In March 1825, James purchases some land in Clark County and here is the deed (at least, I think that's what this is). This is from the U.S. General Land Office.

And he purchases a 2nd farm in Clark County in 1829:

And we see him there in the 1830 and 1840 censuses.

But by 1850 he has moved to Washington, Warren County, Indiana (same place as son Anson). Since Anson moved in 1843, maybe James and Mary moved at the same time.

In 1850, James is now 65 years old, and Mary is 69.

Mary dies in 1856 and is buried in the same Robb Cemetery as son Anson (and later James). I noted that in 1850, James and Mary are living next door to the Robb family. I am guessing the Robb Cemetery is located on that family’s property.

On 21 May 1858, James writes his will. Because he will not die for another 9 years, some of the heirs listed will pass away before their inheritance. The will reads as follows (I transcribed it myself):

I James Schoonover of Warren County in the State of Indiana do invoke and publish this as my last will and testament. First, I direct that all my debts be first paid.

Second, if at the time of my death I shall not have sold my two farms, I then Direct that the same be sold by my administrator at the appraised value of said land, such value to be ascertained by three disinterested freeholders of the neighborhood under oath, and if said land will not sell within one year at such appraised value that it be sold for the best price to be had, provided that a majority in interest of my legalees in this will assent to such sale.

Third, I give and bequeath to my son Peter Schoonover the sum of $1000, and to my daughter Eliza G. the sum of $1000, and to my daughter Rebecca Briggs the sum of $1000, and to my two grandsons children of my son nephew to wit James Schoonover and Jerome Schoonover the sum of $1000 one half each, all which bequests I directed to be paid to them out of the first monies received after first paying debts.

Fourth, I will and direct that whatever balance may remain after payment of the foregoing bequests and that speak equally divided among all my heirs according to the provisions of the law. 

In witness whereof this 21st day of May 1858.

Son Anson died prior to 1858, so he is not listed as an heir.
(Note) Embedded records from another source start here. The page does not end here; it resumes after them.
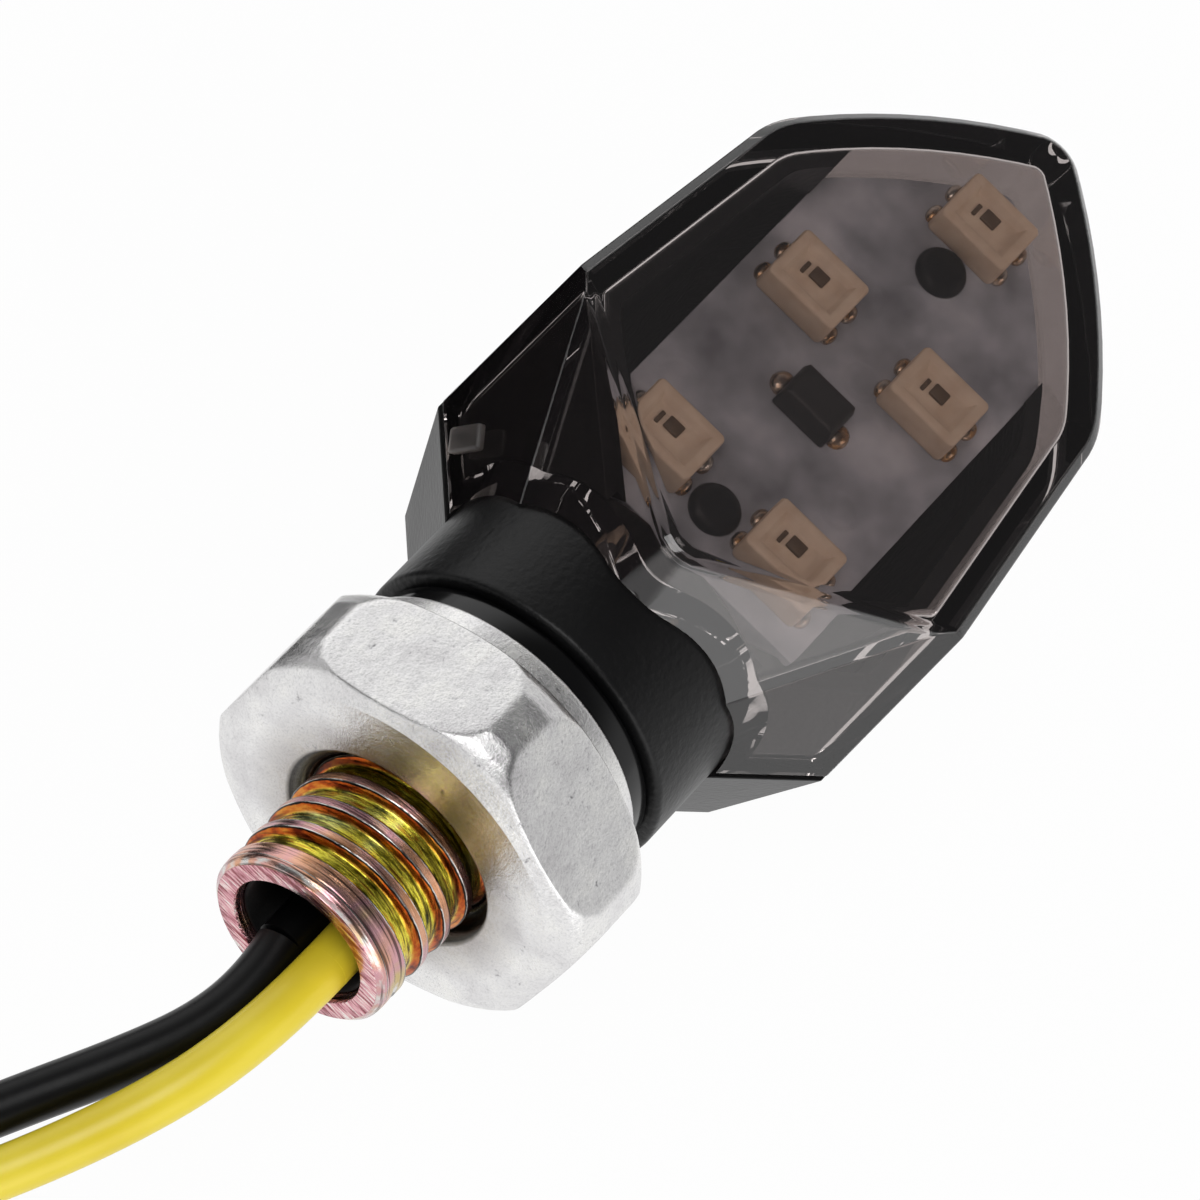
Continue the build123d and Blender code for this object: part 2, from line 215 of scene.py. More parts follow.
def polyhedron(planes):
    """Corners and faces of the convex solid inside planes given as rows of (normal, distance).

    A corner is where three planes meet inside all of the others, and a face is a plane's corners in
    order of their angle round their middle."""
    n, d = planes[:, :3], planes[:, 3]
    trio = np.array(list(combinations(range(len(planes)), 3)))
    sides = n[trio]
    usable = np.abs(np.linalg.det(sides)) > 1e-6
    trio, sides = trio[usable], sides[usable]
    at = np.linalg.solve(sides, d[trio][:, :, None])[:, :, 0]
    at = at[(at @ n.T <= d + 1e-6).all(1)]
    corners = at[np.unique(np.round(at, 4), axis=0, return_index=True)[1]]
    faces = []
    for normal, distance in zip(n, d):
        on = np.flatnonzero(np.abs(corners @ normal - distance) < 2e-4)
        if len(on) < 3:
            continue
        across = np.cross(normal, [0.31, 0.52, 0.79])
        spread = corners[on] - corners[on].mean(0)
        angle = np.arctan2(spread @ np.cross(normal, across), spread @ across)
        faces.append(on[np.argsort(angle)].tolist())
    return corners, faces


def bevelled(piece, width, segments=3):
    """The piece with a live bevel, in millimetres, on each edge of more than 14 degrees."""
    modifier = piece.modifiers.new("edges", "BEVEL")
    modifier.width, modifier.segments = width * MM, segments
    modifier.limit_method, modifier.angle_limit = "ANGLE", radians(14)
    return piece


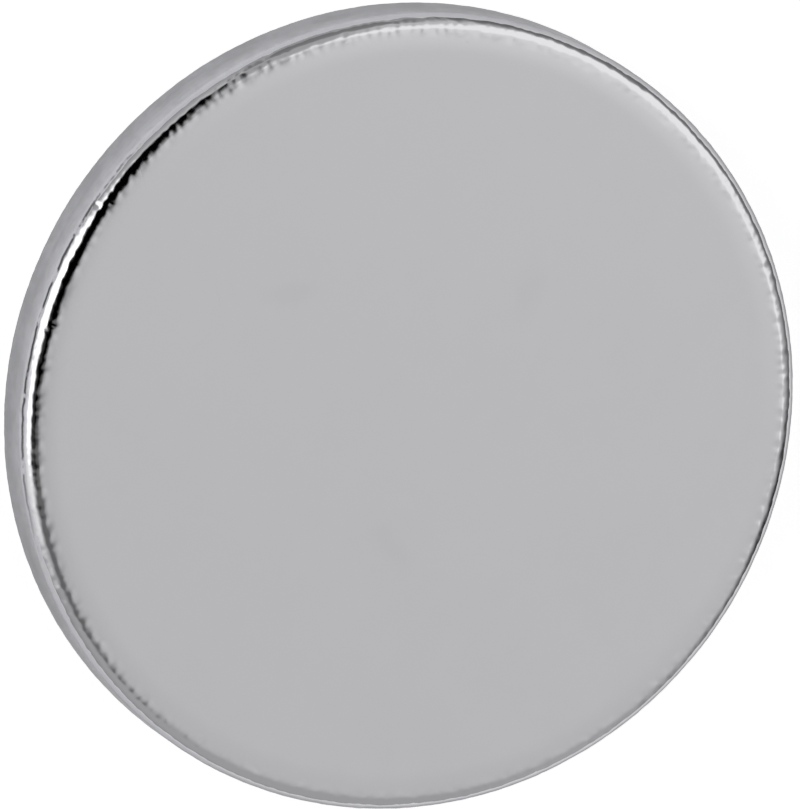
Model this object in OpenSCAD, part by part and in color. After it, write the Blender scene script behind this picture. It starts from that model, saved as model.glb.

I wasn’t able to verify who Jerome Schoonover is.

James dies 20 October 1867, and his will was proven on 19 November 1867. He was buried in the Robb Cemetery. 

In order to continue this line, I need to know James’s parents. Though I haven’t found anything definitive, it is very possible that his father’s name was Peter Schoonover. His mother’s name is not as certain, but could possibly be Neeltje Swartwout.

Here is my analysis.

  1. James self-reports that he was born in Pennsylvania around 1785. Pennsylvania had a  state census in 1786, and there were 4 Schoonovers there at the time: Benjamin, James, Peter, and Henry. So one of those could be our James’s father.
  2. As I mentioned, I believe James was living in Tioga County, New York as we see him in the 1810 census. In 1807 in Tioga County, we can find a probate record indicating that Peter Schoonover had died without a will, and James Schoonover is named administrator of Peter’s estate. Although this doesn’t prove the relationship between James and Peter, it does show that 2 men of these names were both in Tioga County at the same time and that they are likely related in some way. (You can click the picture to make it bigger.)

  3. There was a Peter Schoonoven who was married to a Neeltje Swartwout. They had a child named Lena, who was baptized in Sussex, New Jersey, in 1790. Sussex had a close-knit community of Dutch settlers who participated in what was called the Dutch Reformed Church. The image below is transcript of the original document. The transcript was created in the late 1800s or early 1900s. The child’s name is shown in the left margin, with the parents’ names beside.
     I reviewed this transcript back to 1745 or so and from that I could tell that this church community stayed together for a really long time. I also could see that this is the first time Peter shows up in the log book. So he wasn’t born into this community, and he is not shown with son James from 1785.  I can also tell that Neeltje Swartout was previously married to Abraham Cortright. The last baby she had with Abraham was baptised in 1777. Therefore it is possible that between 1777 and 1790, Abraham could have died, and she could have married Peter, and then could have had James in 1785. The log book only shows baptisms, but not marriages or death records.
  4. Abraham Cortright died sometime before 1787. His father’s will was written in March 1787, and his father refers to son Abraham, deceased. So now our window for Abraham’s death date has been narrowed to between 1777 and 1787.
  5. Why would Neeltje be in Pennsylvania if her church records are from New Jersey.  I find the answer in an old published Cortright family history book. This book indicates that the Cortrights, including Abraham’s brothers and father, owned farmland in Pennsylvania. They traveled to the Sussex church for baptisms. So this does place Neeltje in Pennsylvania where she could have met and married Peter and given birth to James in 1785, assuming that Abraham died before 1785.

Though none of these individual bullets definitively show that James’s parents were Peter Schoonoven and Neeltje Swartwout, together they make a compelling story that at least proves it is not impossible. The story is compelling enough that I will proceed with Peter’s biography as if he is James’s father.